Mais la plus grande surprise m’est arrivée avec Le Troisième jour. En lisant le dépliant de «Le Casse», cet album dont le sous-titre est «Jérusalem. 6 avril de l’an 30…» me laissait au départ assez froid. Quel genre de «casse» pourrait-on y mettre en scène? Le vol de la Sainte Croix? Non. Puisque la foule a préféré Barabbas à Jésus, les amis de ce dernier ont un plan pour le sortir des geôles des Romains. Je n’ose trop en raconter, mais cette histoire convaincante – ainsi que le superbe dessin de Guérineau et les couleurs de Delf (chaque scène se déploie dans une tonalité différente, ce qui renforce la narration) – proposent une autre version du destin de Jésus. Si mes souvenirs sont bons (rien n’est moins sûr), cette version est tout à fait compatible avec celle du Nouveau Testament.

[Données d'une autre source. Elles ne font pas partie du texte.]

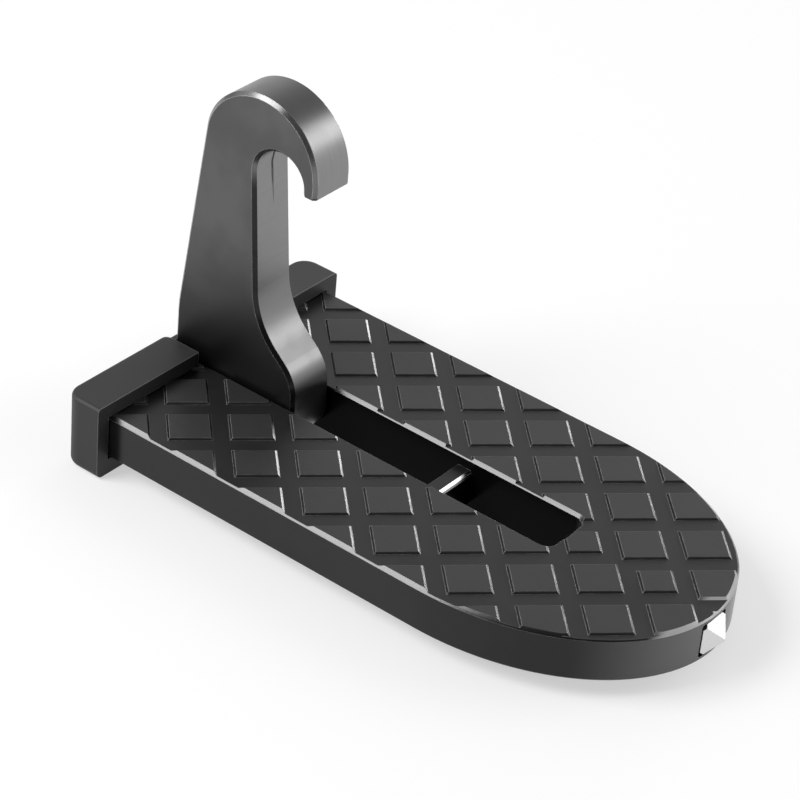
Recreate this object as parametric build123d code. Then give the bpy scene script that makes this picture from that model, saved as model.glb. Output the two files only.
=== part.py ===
"""Folding car door step: a cast pedal with a fold-down latch hook, a rubber bumper and a hammer tip.

Millimetres. x runs from the bumper's rear face (which leans on the car body) to the hammer tip,
y across the pedal, z up from the plane that the step stands on. The finished pieces are moved back
by half the overall length, so the origin is the bottom centre of the whole step.
"""
from build123d import *
from math import sqrt
import os

# Overall form of the pedal
overall_length = 171.8
tread_width = 85.0
tread_thickness = 12.4
tread_bottom = 4.7
tread_rear = 3.7
nose_start = 111.2
nose_reach = 57.0
rim_bevel = 0.4
bottom_bevel = 0.7

# Anti-slip pads: squares set at 45 degrees on a lattice, mirrored about the centre line
pad_pitch = 15.7
pad_side = 10.8
pad_height = 0.5
pad_slope = 0.6
pad_draft = 50
pad_rear_gap = 0.1
lattice_x = 10.2
lattice_y = -20.33
groove_rows = range(-3, 10)

# Slot for the folded hook, the cross bar that ties its walls and the floor under the hook's heel
slot_width = 15.4
slot_end = 124.5
slot_corner = 3.0
slot_bevel = 0.3
slot_lip_rear = 13.0
slot_lip_bottom = 3.0
bar_rear = 84.9
bar_front = 89.5
bar_drop = 2.8
bar_bevel = 1.0
heel_floor_front = 22.0
heel_floor_top = 10.8

# Hollow underside
deck_thickness = 3.6
outer_wall = 3.5
slot_wall = 3.3
rib_thickness = 2.4
rib_pitch = 17.2
rib_first = 19.0
rib_count = 9
long_rib_y = 25.0

# Pivot pin and the saddles that hold it
pivot_x = 33.8
pivot_z = 11.9
pin_radius = 3.0
pin_length = 30.0
pin_end_bevel = 0.6
pin_seat_play = 0.02
pin_hook_play = 0.06
saddle_mouth = 4.4
saddle_boss_length = 15.0
saddle_boss_reach = 18.0

# Latch hook: a cast blade, outlined from the side, that thins a little towards its crown
hook_heel_thickness = 14.6
hook_crown_thickness = 13.2
hook_bevel = 0.95
hook_rear = 1.8
heel_bottom = 10.9
heel_round = 1.5
rear_bend_z = 31.1
rear_bend_round = 40.0
rear_lean = 0.12
crown_x = 26.2
crown_z = 82.8
crown_radius = 18.3
crown_blend = 15.5
tip_bottom = 79.1
tip_round = 0.9
throat_x = 32.6
throat_z = 80.2
throat_radius = 7.6
shank_foot = (28.5, 37.2)
toe_corner = (42.5, 24.9)
shank_blend = 22.0
toe_blend = 12.0
foot_bottom = 4.9
foot_blend = 2.0
seam_depth = 0.45
seam_width = 0.8
seam_end = 68.0

# Rubber bumper: a boot stretched over the rear of the pedal
bumper_depth = 12.0
bumper_width = 93.6
bumper_height = 21.4
bumper_corner = 5.0
bumper_top_round = 1.2
bumper_bottom_round = 2.0
bumper_lead_in = 0.8
bumper_lead_angle = 26
hook_notch_width = 18.4
notch_corner = 3.0
rear_web = 1.5
rear_web_top = 19.2

# Hammer tip: a hardened square point with a round stud pressed into the nose
tip_axis_z = 11.0
tip_half = 4.5
tip_corner_cut = 1.2
tip_seat_x = 161.8
tip_base_x = 168.0
stud_radius = 3.0
stud_length = 11.7
stud_bore_depth = 12.0
stud_boss_half = 6.5
stud_end_bevel = 0.5
tip_play = 0.45
tip_pocket_corner = 1.0

tread_top = tread_bottom + tread_thickness
deck_underside = tread_top - deck_thickness
slot_half = slot_width / 2
throat_rear = throat_x - throat_radius
throat_front = throat_x + throat_radius
crown_top = crown_z + crown_radius
tip_outer = crown_x + crown_radius
foot_radius = toe_corner[0] - pivot_x

low_x = (Align.MIN, Align.CENTER)
low_corner = (Align.MIN, Align.MIN)
low_x_low_z = (Align.MIN, Align.CENTER, Align.MIN)
low_x_high_z = (Align.MIN, Align.CENTER, Align.MAX)


def pedal_outline(inset):
    """Plan of the pedal, drawn in from its edge: straight sides and a half-ellipse nose."""
    half = tread_width / 2 - inset
    rear = tread_rear + inset
    sides = Polyline((nose_start, half), (rear, half), (rear, -half), (nose_start, -half))
    nose = EllipticalCenterArc((nose_start, 0), nose_reach - inset, half, -90, arc_size=180)
    return make_face(sides + nose)


def slot_outline(widen=0.0):
    """Plan of the slot, open at the rear, with rounded corners at its front end."""
    slot = Rectangle(slot_end + widen, slot_width + 2 * widen, align=low_x)
    front = slot.vertices().group_by(Axis.X)[-1]
    return fillet(front, slot_corner + widen)


def groove_cutter():
    """One long groove between two rows of pads, wider at its mouth than at its floor."""
    floor_half = (pad_pitch - pad_side - pad_slope) / 2
    mouth = 2 * pad_height
    mouth_half = floor_half + 2 * pad_slope
    section = Polygon((-floor_half, 0), (floor_half, 0), (mouth_half, mouth), (-mouth_half, mouth))
    return extrude(Plane.XZ * section, amount=overall_length, both=True)


def near_pads():
    """Pads on the near half: a slab with sloping edges, cut into squares by crossing grooves."""
    deck = Pos(0, 0, tread_top)
    slab = extrude(deck * pedal_outline(rim_bevel), amount=pad_height, taper=pad_draft)
    slab -= extrude(deck * slot_outline(slot_bevel), amount=2 * pad_height, taper=-pad_draft)
    near_side = (Align.MIN, Align.MAX, Align.CENTER)
    near_half = Box(overall_length, tread_width / 2, 4 * pad_height, align=near_side)
    pads = slab & (Pos(bumper_depth + pad_rear_gap, 0, tread_top) * near_half)
    groove = groove_cutter()
    for row in groove_rows:
        shift = (row + (1 + pad_side / pad_pitch) / 2) * pad_pitch / sqrt(2)
        for turn in (1, -1):
            place = Pos(lattice_x + shift, lattice_y + turn * shift, tread_top)
            pads -= place * Rot(0, 0, 45 * turn) * groove
    return pads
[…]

Au cas où le ton de mon texte ne l’aurait pas révélé, j’ai classé ces cinq tomes dans l’ordre croissant d’appréciation, soit de «très bon moment de lecture» à «grande surprise». Vous en conviendrez, cela donne une excellente moyenne à cette série!

Bibliographie :
Diamond, Christophe Bec et Dylan Teague | 64 p.
La grande escroquerie, Fred Duval et Christophe Quet, 56 p.
Le troisième jour, Henri Meunier et Richard, Guérineau | 64 p.
Gold Rush, Luca Blengino et Antonio Sarchione | 64 p.
Soul man, David Chauvel et Denys | 56 p.
L’héritage du kaiser, Herik Hanna et Trevor Hairsine | 56 p.